We were accompanied by William, a completely adorable classmate of mine. The last time I had talked to him was when he was stuffing his mouth full of coca leaves on our trip to Potosí. I was a little put off then, but last night was just adorable. All the boys are such gentlemen here. As I was the only one in high heels that night, and we had to do a bit of walking, William was always at my side ready to catch me in case of a fall. And, of course, I nearly fell. He stood by my side the whole concert and kept staring at me because he and the girls were so thrilled that I was loving the music. Every time I smiled at the music, I looked at him and he was already staring at me. How funny and completely adorable. Now if only I wasn't 5 inches taller than him. In the middle of the concert, he asked me if my friend Bernarda knew where I was. I was confused. I am a big girl now and can go have a little fun on my own. He sensed my attitude and explained that he didn't want Bernarda to worry about me. Does that get any cuter?! It isn't as if he is entirely unique in his gentlemanliness though. All the boys are generally the same. I will miss that. And this is coming from the girl that used to hate all that gentlemanly conduct bullhonky. I can fend for myself, but I certainly don't mind if someone else wants to step in and do the fending. I am a sucker for a gentleman. Hint, hint. :)

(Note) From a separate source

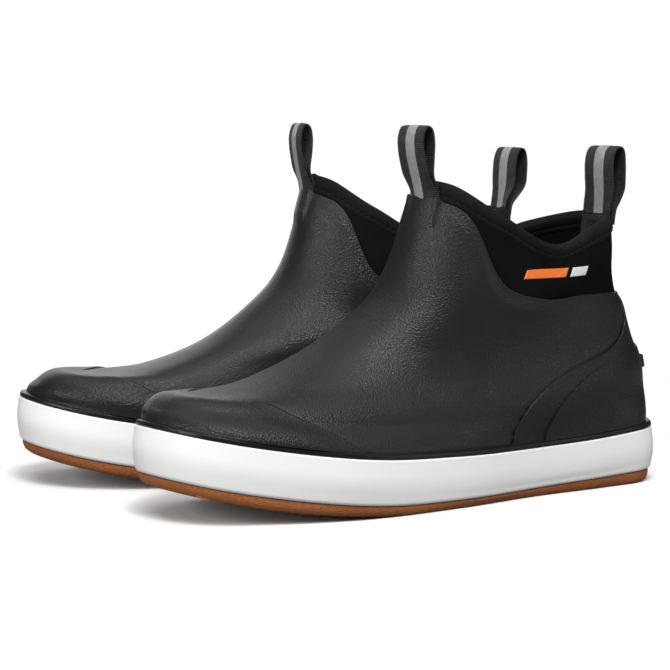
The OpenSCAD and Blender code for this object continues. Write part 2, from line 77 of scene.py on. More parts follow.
# thicknesses, the gap between layers, and the height of the trim on the foxing
SHELL, NEOPRENE, LINING, OVERLAY = 2.2, 2.75, 0.95, 0.9
GAP, TRIM = 0.04, 3.0
NEO_DEPTH = SHELL + GAP
LINING_DEPTH = SHELL + NEOPRENE + 2 * GAP
SKIN_DEPTH = LINING_DEPTH + LINING
HALF_BREADTH = 51  # of the sole, the measure an inset is scaled by
BOARD_TOP = 9.6  # of the insole board over the outsole's top
TOE_LINE_END = 66  # degrees off the toe where the cap's edge meets the foxing
FRONT_SLOPE = 355.0  # millimetres that a whole level would be at the top of the front
HEEL_WALL = 111.0  # millimetres from level 0 to level 1 at the heel


# ---- curves ----
def blend4(a, b, c, d, t):
    return 0.5 * (2 * b + (c - a) * t + (2 * a - 5 * b + 4 * c - d) * t * t
                  + (3 * b - a - 3 * c + d) * t ** 3)


def along(values, u):
    """Smooth open curve through evenly spaced values, u from 0 to 1."""
    v = np.asarray(values, float)
    n = len(v) - 1
    s = np.clip(np.asarray(u, float), 0, 0.999999) * n
    i = np.floor(s).astype(int)
    b, c = v[i], v[i + 1]
    a = np.where(i > 0, v[np.maximum(i - 1, 0)], 2 * b - c)
    d = np.where(i + 2 <= n, v[np.minimum(i + 2, n)], 2 * c - b)
    return blend4(a, b, c, d, s - i)


def around(values, angle):
    """Smooth closed curve through evenly spaced values, angle in degrees."""
    v = np.asarray(values, float)
    n = len(v)
    s = (np.asarray(angle, float) % 360) / 360 * n
    i = np.floor(s).astype(int) % n
    return blend4(v[i - 1], v[i], v[(i + 1) % n], v[(i + 2) % n], s - np.floor(s))


def mix(a, b, t):
    return a + (b - a) * t


def ease(t):
    u = np.clip(t, 0, 1)
    return u * u * (3 - 2 * u)


def sind(a):
    return np.sin(np.radians(a))


def cosd(a):
    return np.cos(np.radians(a))


def share(angle):
    """0 at the toe, 1 at the heel."""
    return (1 - cosd(angle)) / 2


def off_toe(angle):
    """Degrees from the toe, on either side."""
    return np.abs((np.asarray(angle, float) % 360 + 540) % 360 - 180)


def off_heel(angle):
    return 180 - off_toe(angle)


def stack(x, y, z):
    return np.stack(np.broadcast_arrays(x, y, z), -1).astype(float)


# ---- sole ----
def spring(y):
    """The sole's rise toward the toe."""
    curved = SPRING_PART * LENGTH
    return TOE_SPRING * (np.maximum(curved - HALF - y, 0) / curved) ** 2


def foxing_z(y):
    return spring(y) + along(FOXING_TOP, (y + HALF) / LENGTH)


def outsole_z(y):
    return spring(y) + along(OUTSOLE_TOP, (y + HALF) / LENGTH)


def outline(angle, inset):
    """The sole's outline seen from above."""
    y = -(HALF - 1.5 * inset) * cosd(angle)
    return around(RING, angle) * (1 - inset / HALF_BREADTH), y


def sole_point(height):
    """A function for points of the sole, an inset inside its outline and over a height."""
    def point(angle, inset, over):
        x, y = outline(angle, inset)
        return stack(x, y, height(y) + over)
    return point


floor_point, outsole_point, foxing_point = map(sole_point, (spring, outsole_z, foxing_z))


# ---- upper ----
def front_height(level):
    return along([foxing_z(FRONT_Y[0]) + TRIM] + FRONT_Z + [INSTEP], level)


def collar_z(angle):
    return along(COLLAR, off_toe(angle) / 180) + 1.5 * np.minimum(sind(angle), 0) ** 2


def skin(angle, level):
    """Outer face of the rubber."""
    angle, level = np.broadcast_arrays(np.asarray(angle, float), np.asarray(level, float))
    s = share(angle)
    y = mix(along(FRONT_Y, level), along(BACK_Y, level), s)
    low = foxing_z(mix(FRONT_Y[0], BACK_Y[0], s)) + TRIM
    front_low = foxing_z(FRONT_Y[0]) + TRIM
    climb = (front_height(level) - front_low) / (INSTEP - front_low)
    lift = along(LIFT, level) * sind(angle) ** 2 * (1 - s) * 2
    z = low + (collar_z(angle) - low) * mix(climb, level, s) + lift
    sn = sind(angle)
    shape = np.abs(sn) ** along(ROUNDNESS, level) * np.sign(sn)
    skew = 1 + along(SKEW, level) * cosd(angle)
    shift = along(RIDGE, level) * cosd(angle / 2) ** 2
    free = shift + along(HALF_WIDTH, level) * skew * shape
    bound, _ = outline(angle, 3.6)
    return stack(mix(bound, free, ease(level / 0.2)), y, z)


def unit(v):
    return v / np.maximum(np.linalg.norm(v, axis=-1, keepdims=True), 1e-9)


def outward(angle, level):
    """The direction out of the rubber's outer face, level at the foxing."""
    angle, level = np.broadcast_arrays(np.asarray(angle, float), np.asarray(level, float))
    a = skin(angle + 3, level) - skin(angle - 3, level)
    b = skin(angle, np.minimum(level + 0.03, 1)) - skin(angle, np.maximum(level - 0.03, 0))
    n = unit(np.cross(a, b))
    return unit(stack(n[..., 0], n[..., 1], n[..., 2] * ease(level / 0.12)))


def toe_thinning(angle, level):
    """The share by which the layers thin beside the toes, where they curve most."""
    return 0.35 * np.exp(-((off_toe(angle) - 36) / 30) ** 2 - ((level - 0.2) / 0.15) ** 2)


def layer(angle, level, depth):
    """A point of the upper, some depth inside the rubber's outer face."""
    angle, level, depth = np.broadcast_arrays(
        np.asarray(angle, float), np.asarray(level, float), np.asarray(depth, float))
    thin = 1 - np.where(depth > 0, toe_thinning(angle, level), 0)
    return skin(angle, level) - (depth * thin)[..., None] * outward(angle, level)


def skirt(angle, depth, drop):
    """Below level 0 the layers run down inside the foxing, drawn in a little."""
    p = layer(angle, 0.0, depth)
    return stack(p[..., 0] * (1 - 0.002 * drop), p[..., 1] + 0.12 * drop * cosd(angle),
                 p[..., 2] - drop)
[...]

So we made it back alive and happy, and that was pretty much the end of my night. I reentered the party to say goodbye while Jorge was on his way to pick me up. Everybody was nuts and one was passed out on the couch inside the door. Definitely amusing. I don't know if I will ever adjust to such partying, but I can sit there and laugh at least. I am going to end this blog finally, and go make a delightful fruit salad for dinner while the rest of my family eats burgers and fries. By the way, I got sick one more time. Hopefully the last time, though I am happy because it has given me a good excuse to not eat hamburgers anymore. Maybe I will get skinny after all.